I know the general solution to this error is to add syntax to disambiguate the cases (such as adding the square brackets). Is there any other way around this issue for this specific example? I know using procedural macros would be an extreme solution, but I would prefer to use macro_rules if at all possible.
I realize using a macro to simply get a string containing HTML is overkill, but it was solely for the sake of this questions. Potentially, one could do much more interesting things with the macro such as calling functions to build up a tree representing the HTML structure.

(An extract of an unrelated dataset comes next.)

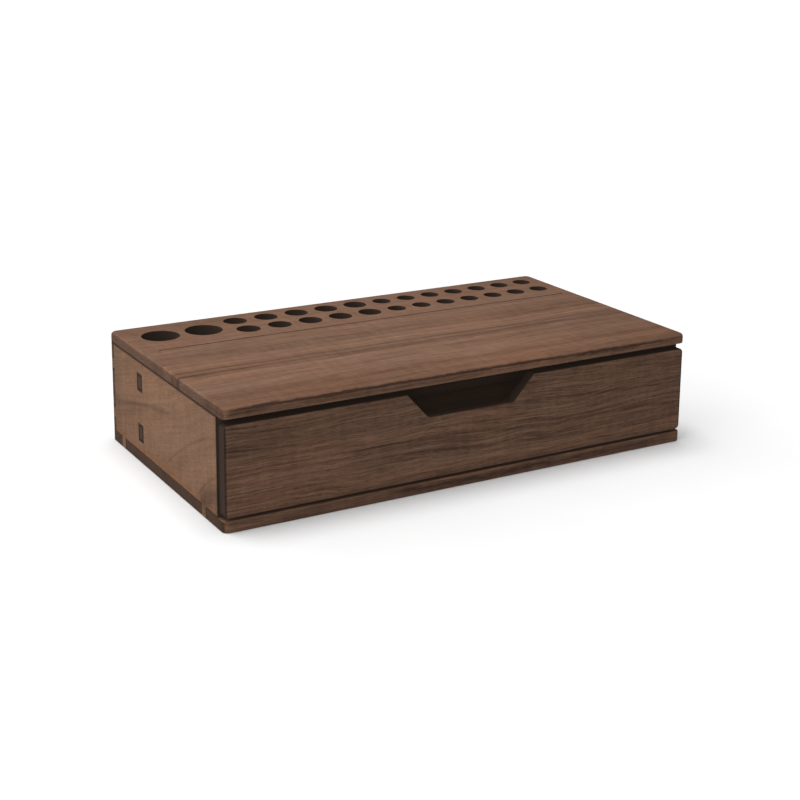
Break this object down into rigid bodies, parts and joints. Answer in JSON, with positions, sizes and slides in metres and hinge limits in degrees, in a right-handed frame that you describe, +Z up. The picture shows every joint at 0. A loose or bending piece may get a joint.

Do you want the macro to actually be usable? Then no. Actually, why even use a macro here at all? No matter what you do, you're going to be fighting the Rust lexer at some point. Just write the HTML in a string literal like:
r##"<html>
<head>
<title>Some Title</title>
</head>
<body>
<h1>This is a header!</h1>
</body>
</html>"##
That or accept that macro input cannot match actual HTML syntax, close tab, move on.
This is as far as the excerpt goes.